Thursday, January 30th, 2014
Joe DeProspero has two sons, a wife, and is complimentary birth control for anyone who sits near him in a restaurant. His writing has been described as “outrageous,” “painfully real,” and “downright humiliating.” He talks about the highs and unsettling lows of parenthood while always being entertaining and engaging in the process. Author of the dark comedy fiction novel “The Boy in the Wrinkled Shirt,” Joe is working on releasing a parenting humor book. He currently lives in New Jersey and can be emailed at email@example.com or followed on Twitter @JoeDeProspero.
It’s become a hot-button issue in America. But Disney has introduced its very first same-sex couple on their program “Good Luck Charlie.” My initial reaction was that they likely did it as a publicity stunt, as a means to attract attention and a slew of new viewers whose interest would be piqued by such a daring move. But now I think it’s something much more than that (or at least will ultimately be). I think it’s the beginning of a gradual paradigm shift in our culture, where gays and lesbians will not only be accepted in the workplace and in the public eye, but in the innocent, naïve eyes of children.
Now, I know at least some of you are gasping at such a thought. Especially if you grew up in a staunchly religious household, you might perceive homosexuality as “wrong” or “sinful” and you defiantly wouldn’t want your child to be exposed to it. And if that’s the case, I have some unfortunate news for you: Your children are going to be aware of homosexuality whether you like it or not.
The sad fact is that there will be parents who discourage or even forbid their children from watching “Good Luck Charlie,” hoping that by shielding their kids’ eyes from a gay couple that they’ll grow up to be “normal” and “straight.” Well, I have another piece of news for them. Seeing gay couples is normal in our society (unlike Sochi, which apparently has no gay couples at all). Whether you “agree” with the lifestyle or not, it is happening and your child is going to see it sooner or later. So, the better solution, from my perspective, would be to prepare yourself for that inevitable question. In fact, here’s something you can tell them…
“Honey, not all families are the same. Some have only one parent, some have two daddies, some have two mommies. You’re lucky you have two parents who love and take care of you. And SO ARE THEY.”
Leaving aside the point that being gay is a victimless lifestyle, children who have intolerant, close-minded parents will grow to be intolerant, close-minded people themselves. And the greatest disservice we can do to our kids is by instilling in them the very same blind hatred that we harbor.

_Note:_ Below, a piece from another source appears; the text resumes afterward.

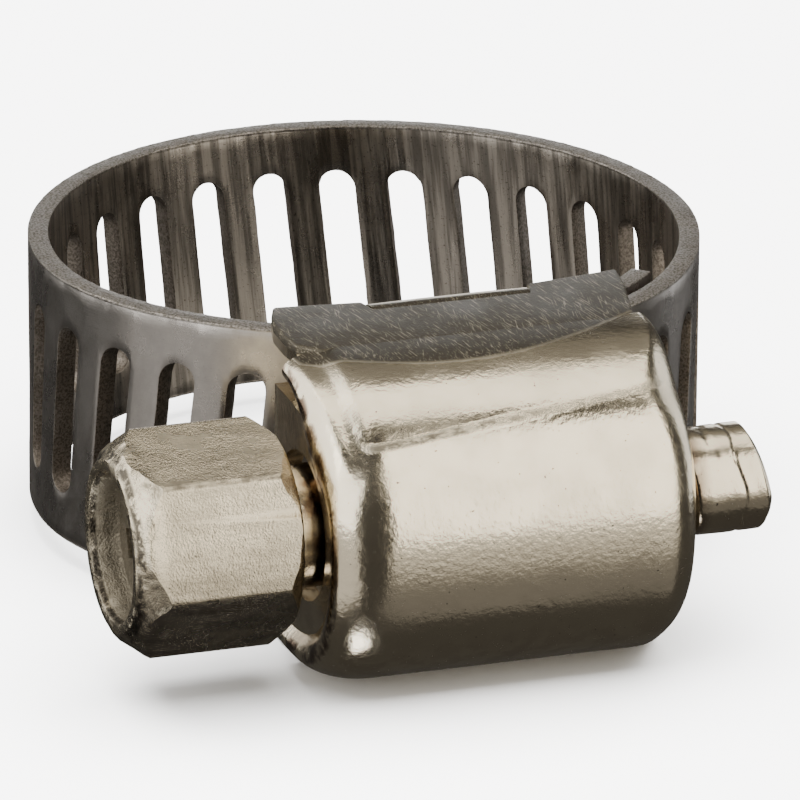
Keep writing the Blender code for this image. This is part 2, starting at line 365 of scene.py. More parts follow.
def linked(shader, tone, gloss, heights):
    """Links colour, roughness and bumps one over another: each a height, a strength and a depth in metres."""
    tree = shader.id_data
    normal = None
    for height, strength, depth in heights:
        values = {"Height": height, "Strength": strength, "Distance": depth}
        if normal is not None:
            values["Normal"] = normal
        normal = add_node(tree, "ShaderNodeBump", values).outputs["Normal"]
    for name, value in (("Base Color", tone.socket), ("Roughness", gloss.socket), ("Normal", normal)):
        tree.links.new(value, shader.inputs[name])


# --- the finishes ---


def worn_nickel(name, base, finishes, roughness, marks):
    """Bright plate with orange peel, pits, rubbed marks, brown film and painted shade. marks gives the
    piece's own masks.
    """
    made, shader = new_metal(name)
    at = coordinates(made.node_tree)
    peel = grain(at, 5200.0, 2.0)
    fine = grain(at, 16000.0, 3.0, 0.6)
    lump = grain(at, 1500.0, 2.0)
    cloud = grain(at, 700.0, 4.0, 0.6)
    pit = grain(at, 9500.0, 1.0).ramp(0.735, 0.79)
    rubs = scratches(at, (0.0, 25.0, -38.0), 26000.0, 0.275)
    rubs = rubs.most(scratches(at, (20.0, 0.0, 62.0), 21000.0, 0.255, 3.7))
    masks = marks(at)
    tone = blended(cloud.ramp(0.35, 0.7), base, scaled(base, 0.90))
    # Brown film, and on the housing a brown tint painted as shade towards the bottom.
    tone = blended(masks["film"] * 0.85, tone, finishes.tarnish_and_painted_shade)
    # Painted shade: near black on the housing's top face and inner side and in the screw's dished end.
    tone = blended(masks["painted_shade_and_dull"] * 0.96, tone, scaled(base, 0.075))
    # Painted shade, with some real wear on the screw's flats.
    tone = blended(masks["shade"], tone, scaled(base, 0.12))
    tone = blended((pit * 0.8).most(masks["grime"]), tone, finishes.grime)
    tone = blended(masks["scratch"] * 0.42, tone, scaled(base, 1.06))
    gloss = cloud.ramp(0.3, 0.75, 0.0, 0.11) + (roughness - 0.05)
    gloss = gloss + masks["painted_shade_and_dull"] * 0.20 + rubs * 0.12
    gloss = gloss.maths("ADD", gloss, masks["grain"] * 0.10, clamp=True)
    heights = (
        (peel, 0.30, 0.000030),
        (lump * masks["lumps"], 0.8, 0.000110),
        (fine, 0.22, 0.000010),
        (fine * masks["grain"], 0.9, 0.000045),
        (pit + rubs, -0.30, 0.000012),
        (masks["scratch"], -0.5, 0.000014),
    )
    linked(shader, tone, gloss, heights)
    return made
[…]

Put another way, averting our child’s eyes from something we perceive as “offensive” or “inappropriate” only serves to intensify their curiosity about it. When I was 10, I was caught red-handed paging through my father’s Playboy magazine (Vanna White edition). I’d been curious about naked women for some time and was thrilled to have evidence of it right there in my very home! Unfortunately, once I got caught, those magazines were moved high up on a shelf where I couldn’t reach them. And the only thing my father told me afterwards was, “I don’t want to see you doing that again.” Surely, he was trying to do the right thing. But without so much as an explanation of why seeing a woman without clothes was “bad,” all I wanted to do was seek out more of the same. Which I did. I had a friend with a much older brother who was able to supply me with as many Playboys as I wanted. It was absolutely no big deal to him, since he was constantly surrounded by it. Eventually, it became no big deal to me, too. I still enjoyed it, mind you, but once exposed to that, nothing was unusual about it. The ironic thing about this is that same friend of mine ended up being gay. I’m sure someone will find a way to blame this on the Playboys.
Unfortunately, our country treats sexuality as obscene but violence is sensationalized on the news every night. Happy gay couples are seen as offensive yet miserable straight couples are not. It’s a sad fact we all have to navigate as parents. But if you’re asking me how I feel about my sons seeing same-sex couples on television? As long as that couple doesn’t teach my sons that hitting their father in the groin is funny, I’m completely and wholly fine with it. Besides, I’m much more offended by terrible script-writing.